The volume of foreign currencies held by Bangladesh’s commercial banks hit a 14-month low in April due to increased demand, driven by a severe dollar shortage.

This is as per media reports, which added the gross foreign currency balance with the banks dropped to $5,047 million in April from $5,439 million in March and $5,559 million in December 2023.

This was the lowest level since January 2023, when it stood at $4,849 million.

In April 2023, the gross balance was $5,497 million, including nostro accounts and investments in offshore banking units.

The shortage of US dollars has become a significant challenge for the country, affecting both commercial banks and the central bank’s foreign currency reserves even as this scarcity is straining the ability to pay for imports and causing the Bangladeshi taka to weaken against the dollar.

The crisis reportedly worsened due to slowdowns in remittances, export earnings, and a drop in foreign direct investment inflows.

Export earnings in July-March of FY 2023-24 increased marginally by 3.99 per cent to $40.87 billion compared to $39.30 billion in the same period of FY23 while remittance inflow reached $19.11 billion in the July-April period of FY24, up from $17.6 billion in the same period of FY23.

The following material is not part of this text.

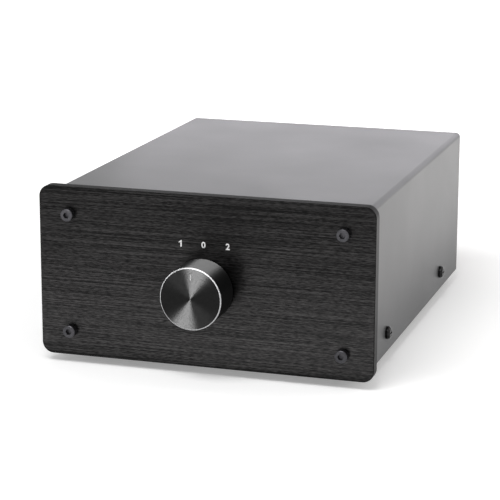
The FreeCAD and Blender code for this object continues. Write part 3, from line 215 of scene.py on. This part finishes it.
def turned_knob():
    """Black anodised knob: spun front face, pale bevelled ring and a painted index mark."""
    tree = Tree("turned_black_anodised")
    low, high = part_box("selector_knob")
    middle = (low + high) / 2
    radius = (high.x - low.x) / 2
    bevel = 0.4 * MM
    past_bevel = bevel * 1.02
    skin = 0.05 * MM
    mark_depth = 0.35 * MM
    mark_half_width = 0.26 * MM
    mark_inner_end = radius - 5.4 * MM
    mark_outer_end = radius - bevel - 1.0 * MM

    x, y, z = tree.split()
    across = tree.math("SUBTRACT", x, middle.x)
    up = tree.math("SUBTRACT", z, middle.z)
    square = tree.math("ADD", tree.math("MULTIPLY", across, across), tree.math("MULTIPLY", up, up))
    away = tree.math("SQRT", square)
    ring = tree.every(
        tree.math("GREATER_THAN", away, radius - past_bevel),
        tree.math("LESS_THAN", y, low.y + past_bevel),
    )
    face = tree.math("LESS_THAN", y, low.y + skin)
    side = tree.math("GREATER_THAN", y, low.y + past_bevel)
    mark = tree.every(
        tree.math("LESS_THAN", tree.math("ABSOLUTE", across), mark_half_width),
        tree.math("GREATER_THAN", y, low.y + skin),
        tree.math("LESS_THAN", y, low.y + mark_depth),
        tree.math("GREATER_THAN", up, mark_inner_end),
        tree.math("LESS_THAN", away, mark_outer_end),
    )

    grooves = tree.add("ShaderNodeTexNoise", noise_dimensions="1D")
    tree.feed(grooves.inputs["W"], tree.math("MULTIPLY", away, 9000.0))
    grooves.inputs["Detail"].default_value = 2.0
    lines = grooves.outputs["Fac"]
    dust = tree.noise(900.0)
    colour = tree.between(tree.spread(lines, NOISE_BAND, UNIT), rgb(0.010), rgb(0.026))
    colour = tree.between(tree.spread(dust, (0.3, 0.8), (0.0, 0.12)), colour, rgb(0.05))
    colour = tree.between(side, colour, rgb(0.008))
    colour = tree.between(ring, colour, rgb(0.62, 0.62, 0.63))
    colour = tree.between(mark, colour, rgb(0.42))
    roughness = tree.spread(lines, NOISE_BAND, (0.54, 0.60))
    roughness = tree.math("SUBTRACT", roughness, tree.math("MULTIPLY", side, 0.14))
    roughness = tree.math("ADD", roughness, tree.math("MULTIPLY", ring, 0.1))
    tree.bump(tree.math("MULTIPLY", lines, face), 0.01 * MM, 0.4)
    tangent = tree.add("ShaderNodeTangent", direction_type="RADIAL", axis="Y")
    tree.links.new(tangent.outputs[0], tree.shader.inputs["Tangent"])
    return tree.finish(
        base_color=colour,
        metallic=tree.math("SUBTRACT", 1.0, tree.math("ADD", mark, ring), clamp=True),
        roughness=roughness,
        anisotropic=1.0,
        anisotropic_rotation=0.25,
    )


def plain_metal(name, dark, light, rough):
    """Metal with slight stains and fine scratches."""
    tree = Tree(name)
    stain = tree.noise(900.0, 3.0, 0.6)
    both = tree.blend(stain, tree.noise(140.0), 0.5)
    tree.bump(stain, 0.01 * MM, 0.3)
    return tree.finish(
        base_color=tree.between(tree.spread(both, MIX_BAND, UNIT), dark, light),
        metallic=1.0,
        roughness=tree.spread(both, MIX_BAND, (rough - 0.06, rough + 0.06)),
    )


def plain_stuff(name, dark, light, rough, grain=1400.0, depth=0.01 * MM):
    """Moulded plastic, board, rubber or ink with a fine grain."""
    tree = Tree(name)
    fine = tree.noise(grain, 3.0, 0.6)
    both = tree.blend(fine, tree.noise(90.0), 0.6)
    tree.bump(fine, depth, 0.5)
    return tree.finish(
        base_color=tree.between(tree.spread(both, MIX_BAND, UNIT), dark, light),
        metallic=0.0,
        roughness=tree.spread(both, MIX_BAND, (rough - 0.05, rough + 0.05)),
    )


MATERIALS = {
    "panel": brushed_panel(),
    "paint": satin_paint(),
    "knob": turned_knob(),
    "black_screw": plain_metal("black_oxide_screw", rgb(0.050, 0.050, 0.054), rgb(0.085, 0.083, 0.090), 0.40),
    "side_screw": plain_metal("black_pan_screw", rgb(0.012), rgb(0.030), 0.22),
    "plated": plain_metal("zinc_plated_steel", rgb(0.42, 0.43, 0.45), rgb(0.60, 0.61, 0.64), 0.33),
    "spring": plain_metal("spring_steel", rgb(0.35, 0.35, 0.36), rgb(0.52, 0.52, 0.54), 0.25),
    "silvered": plain_metal("silvered_brass", rgb(0.62, 0.60, 0.54), rgb(0.80, 0.78, 0.72), 0.28),
    "gilded": plain_metal("gilded_brass", rgb(0.72, 0.50, 0.18), rgb(0.88, 0.66, 0.28), 0.22),
    "rubber": plain_stuff("black_rubber", rgb(0.012), rgb(0.022), 0.68, 900.0, 0.04 * MM),
    "nylon": plain_stuff("natural_nylon", rgb(0.72, 0.70, 0.62), rgb(0.80, 0.78, 0.70), 0.45),
    "board": plain_stuff("laminated_board", rgb(0.26, 0.13, 0.05), rgb(0.36, 0.20, 0.09), 0.5),
    "red": plain_stuff("red_moulded_plastic", rgb(0.42, 0.012, 0.012), rgb(0.50, 0.020, 0.018), 0.34),
    "black": plain_stuff("black_moulded_plastic", rgb(0.012), rgb(0.020), 0.36),
    "red_wire": plain_stuff("red_insulation", rgb(0.45, 0.02, 0.015), rgb(0.55, 0.035, 0.03), 0.42),
    "black_wire": plain_stuff("black_insulation", rgb(0.014), rgb(0.024), 0.42),
    "ink": plain_stuff("white_printing_ink", rgb(0.74), rgb(0.82), 0.5, 2200.0, 0.005 * MM),
}

FINISHES = {
    "front_panel": "panel",
    "top_cover": "paint",
    "chassis": "paint",
    "selector_knob": "knob",
    "panel_screws": "black_screw",
    "knob_set_screw": "side_screw",
    "cover_screws": "side_screw",
    "rubber_feet": "rubber",
    "shaft_clip": "spring",
    "detent_ball": "spring",
    "detent_spring": "spring",
    "detent_guide": "nylon",
    "switch_wafers": "board",
    "switch_rotors": "board",
    "switch_terminals": "silvered",
    "rotor_blades": "silvered",
    "soldering_lugs": "silvered",
    "post_shafts": "gilded",
    "post_nuts": "gilded",
    "post_collars_red": "red",
    "post_collars_black": "black",
    "post_insulators": "black",
    "wires_red": "red_wire",
    "wires_black": "black_wire",
}


def finish_of(name):
    """The finish of a CAD node by its name; small steel pieces are zinc plated."""
    if name in FINISHES:
        return FINISHES[name]
    if name.startswith("washer_"):
        return "gilded"
    if name.startswith("cap_"):
        return "red" if name.endswith("_plus") else "black"
    return "plated"


for name, item in nodes.items():
    material = MATERIALS[finish_of(name)]
    if not item.material_slots:
        item.data.materials.append(material)
    for slot in item.material_slots:
        slot.material = material


# Printed numbers

INK_HEIGHT = 0.04 * MM
DIGIT_HEIGHT = 2.8 * MM
DIGIT_WEIGHT = 0.03
DIGIT_LINE = 58.0 * MM
DIGITS = {"1": -10.4 * MM, "0": 0.0, "2": 10.8 * MM}

# The outline of a 1 with a flag, in heights of the digit, since the built-in font's is a bare bar.
ONE = ((0.25, 0), (0.48, 0), (0.48, 1), (0.31, 1), (0.19, 0.87), (0, 0.77), (0, 0.58), (0.25, 0.70))


def flat_digit(name, text):
    """A digit as a flat mesh, of its own outline or of the built-in font's."""
    if text == "1":
        flat = bpy.data.meshes.new(name)
        flat.from_pydata([(x, y, 0) for x, y in ONE], [], [tuple(range(len(ONE)))])
        return flat
    words = bpy.data.curves.new(name, "FONT")
    words.body = text
    words.size = 1.0
    words.align_x = "CENTER"
    words.offset = DIGIT_WEIGHT
    words.resolution_u = 6
    holder = bpy.data.objects.new(name + "_curve", words)
    bpy.context.scene.collection.objects.link(holder)
    bpy.context.view_layer.update()
    flat = bpy.data.meshes.new_from_object(holder.evaluated_get(bpy.context.evaluated_depsgraph_get()))
    bpy.data.objects.remove(holder)
    return flat


def digit(text, spot, facing):
    """A printed digit of ink on the panel, as a thin mesh, centred on its spot."""
    name = f"position_{text}"
    flat = flat_digit(name, text)
    low = Vector((min(v.co[axis] for v in flat.vertices) for axis in range(3)))
    high = Vector((max(v.co[axis] for v in flat.vertices) for axis in range(3)))
    scale = DIGIT_HEIGHT / (high.y - low.y)
    flat.transform(Matrix.Scale(scale, 4) @ Matrix.Translation(-(low + high) / 2))
    flat.transform(Matrix.Translation(spot) @ facing)
    piece = bpy.data.objects.new(name, flat)
    bpy.context.scene.collection.objects.link(piece)
    thick = piece.modifiers.new("thickness", "SOLIDIFY")
    thick.thickness = INK_HEIGHT
    thick.offset = 1.0
    flat.materials.clear()
    flat.materials.append(MATERIALS["ink"])
    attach(piece, "case")


panel_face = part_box("front_panel")[0].y
upright = Matrix.Rotation(math.radians(90), 4, "X")
for text, across in DIGITS.items():
    digit(text, Vector((across, panel_face, DIGIT_LINE)), upright)


# Floor, world, lamps and camera


def floor():
    """A wide pale floor that glows white to the camera and in gloss, less so near the object: a painted shade
    on the floor around the object, seen directly and in reflections.
    """
    half = 6.0
    near, far = 0.12, 0.7
    painted_shade_glow, far_glow = 0.28, 1.0
    mesh = bpy.data.meshes.new("floor")
    corners = [(-half, -half, 0), (half, -half, 0), (half, half, 0), (-half, half, 0)]
    mesh.from_pydata(corners, [], [(0, 1, 2, 3)])
    piece = bpy.data.objects.new("floor", mesh)
    bpy.context.scene.collection.objects.link(piece)
    tree = Tree("pale_floor")
    tree.finish(base_color=rgb(0.86), roughness=0.9, specular_ior_level=0.1)
    rays = tree.add("ShaderNodeLightPath").outputs
    away = tree.add("ShaderNodeVectorMath", operation="LENGTH")
    tree.feed(away.inputs[0], tree.place)
    seen = tree.math("ADD", rays["Is Camera Ray"], rays["Is Glossy Ray"], clamp=True)
    # Glow rises with distance from the object, so the floor near it is darker: painted shade, also seen in
    # the case's gloss.
    level = tree.spread(away.outputs["Value"], (near, far), (painted_shade_glow, far_glow))
    glow = tree.add("ShaderNodeEmission")
    glow.inputs["Color"].default_value = rgb(1.0)
    tree.feed(glow.inputs["Strength"], tree.math("MULTIPLY", seen, level))
    both = tree.add("ShaderNodeAddShader")
    tree.links.new(tree.shader.outputs[0], both.inputs[0])
    tree.links.new(glow.outputs[0], both.inputs[1])
    tree.links.new(both.outputs[0], tree.output.inputs["Surface"])
    mesh.materials.append(tree.material)


def world():
    """White to the camera, in gloss and through glass, and a soft grey light on the object."""
    on_the_object, as_background = 0.45, 1.0
    sky = bpy.data.worlds.new("studio")
    bpy.context.scene.world = sky
    sky.use_nodes = True
    tree = sky.node_tree
    back = tree.nodes["Background"]
    back.inputs["Color"].default_value = rgb(1.0)
    rays = tree.nodes.new("ShaderNodeLightPath").outputs
    total = rays["Is Camera Ray"]
    for ray in ("Is Glossy Ray", "Is Transmission Ray"):
        add = tree.nodes.new("ShaderNodeMath")
        add.operation = "ADD"
        add.use_clamp = True
        tree.links.new(total, add.inputs[0])
        tree.links.new(rays[ray], add.inputs[1])
        total = add.outputs[0]
    level = tree.nodes.new("ShaderNodeMapRange")
    tree.links.new(total, level.inputs["Value"])
    level.inputs["To Min"].default_value = on_the_object
    level.inputs["To Max"].default_value = as_background
    tree.links.new(level.outputs[0], back.inputs["Strength"])


def lamp(name, spot, target, size, power, colour=(1.0, 1.0, 1.0), gloss_on=()):
    """A soft box that faces its target, in metres and watts.

    One with gloss_on lights these nodes alone, and only in their gloss.
    """
    light = bpy.data.lights.new(name, "AREA")
    light.shape = "RECTANGLE"
    light.size, light.size_y = size
    light.energy = power
    light.color = colour
    item = bpy.data.objects.new(name, light)
    item.location = spot
    item.rotation_euler = (Vector(target) - Vector(spot)).to_track_quat("-Z", "Y").to_euler()
    item.visible_camera = False
    if gloss_on:
        item.visible_diffuse = False
        receivers = bpy.data.collections.new(name + "_receivers")
        for node in gloss_on:
            receivers.objects.link(nodes[node])
        item.light_linking.receiver_collection = receivers
    bpy.context.scene.collection.objects.link(item)


def card(name, x, y, **settings):
    """A lamp that lies just above the floor and faces up, for the floor's reflection."""
    lift = 0.002
    lamp(name, (x, y, lift), (x, y, 1.0), **settings)


def lamps():
    """The soft boxes, strips and cards around the object."""
    case = ("top_cover", "front_panel")
    lamp("key_softbox", (-0.10, -0.80, 1.10), (0.0, -0.05, 0.05), size=(0.80, 0.55), power=11.0)
    lamp(
        "near_back_strip",
        (0.03, 0.27, 0.14),
        (0.0, 0.0, 0.08),
        size=(0.45, 0.09),
        power=0.17,
        colour=(0.96, 0.92, 1.0),
        gloss_on=case,
    )
    lamp(
        "back_softbox",
        (-0.05, 0.60, 0.10),
        (0.0, 0.05, 0.07),
        size=(0.55, 0.14),
        power=0.15,
        colour=(0.97, 0.94, 1.0),
    )
    lamp(
        "side_softbox",
        (1.10, 0.45, 0.75),
        (0.0, 0.05, 0.06),
        size=(0.60, 0.60),
        power=3.0,
        colour=(1.0, 0.96, 0.93),
    )
    card("side_card", 0.21, 0.25, size=(0.20, 0.60), power=0.34, colour=(1.0, 0.97, 0.95), gloss_on=case)
    card("floor_card", -0.02, -0.165, size=(0.36, 0.11), power=0.38, gloss_on=("front_panel",))
    knob_face = (0.0, -0.11, 0.04)
    knob = ("selector_knob",)
    lamp("left_strip", (-0.80, -0.75, 0.32), knob_face, size=(0.20, 0.50), power=8.0, gloss_on=knob)
    lamp("strip", (-0.02, -0.75, 1.05), knob_face, size=(1.20, 0.50), power=390.0, gloss_on=knob)


def camera():
    """The photograph's view: angles in degrees, focal length in pixels of a 500 pixel frame."""
    spot = Vector((0.25392, -0.84563, 0.25097))
    azimuth, elevation, roll = (math.radians(angle) for angle in (17.339, 13.888, 0.150))
    focal, frame_width, sensor = 1920.1, 500.0, 36.0
    lens = bpy.data.cameras.new("camera")
    lens.sensor_width = sensor
    lens.lens = focal * sensor / frame_width
    lens.clip_start = 0.01
    lens.clip_end = 50.0
    ahead = Vector(
        (
            -math.sin(azimuth) * math.cos(elevation),
            math.cos(azimuth) * math.cos(elevation),
            -math.sin(elevation),
        )
    )
    right = Vector((math.cos(azimuth), math.sin(azimuth), 0.0))
    up = right.cross(ahead)
    rolled_right = right * math.cos(roll) + up * math.sin(roll)
    rolled_up = up * math.cos(roll) - right * math.sin(roll)
    item = bpy.data.objects.new("camera", lens)
    turn = Matrix((rolled_right, rolled_up, -ahead)).transposed().to_4x4()
    item.matrix_world = Matrix.Translation(spot) @ turn
    bpy.context.scene.collection.objects.link(item)
    bpy.context.scene.camera = item


floor()
world()
lamps()
camera()
bpy.context.scene.view_settings.view_transform = "Standard"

To curb import surges, the government and the Bangladesh Bank have implemented measures since April 2022, including restrictions on luxury items and non-essential products. These actions reportedly led to a 15.42 per cent decline in imports in July-March of FY24 compared to the same period in the previous financial year.

The Bangladesh Bank, central bank of the country, has also intensified monitoring of imports to prevent sudden outflows of foreign currencies.

Despite efforts to address the dollar shortage, the crisis persists due to a reduction in the supply of the greenback and a drain on foreign reserves.

The central bank has been selling dollars to commercial banks, totalling more than $32.8 billion over the past 34 months. This includes $11.67 billion allocated to banks in July-April of FY24, $13.5 billion in FY23, and $7.62 billion in FY22.

However, these dollar sales reportedly have had unintended consequences – reducing the foreign exchange reserves of the Bangladesh Bank and creating a liquidity crisis in the banking sector.

Many import payments have been delayed or renegotiated due to the dollar shortage, giving banks more time to acquire the necessary foreign currencies even if the burden of the shortage is reportedly unevenly distributed among banks, with only a few holding a significant portion of the country’s dollar reserves while many others struggle to meet their customers’ demands for foreign currency.

As a result, the foreign currency reserves dropped to $18.2 billion on May 14, leading to a sharp rise in the exchange rate to Taka 117 from Taka 91 against the US dollar within a year.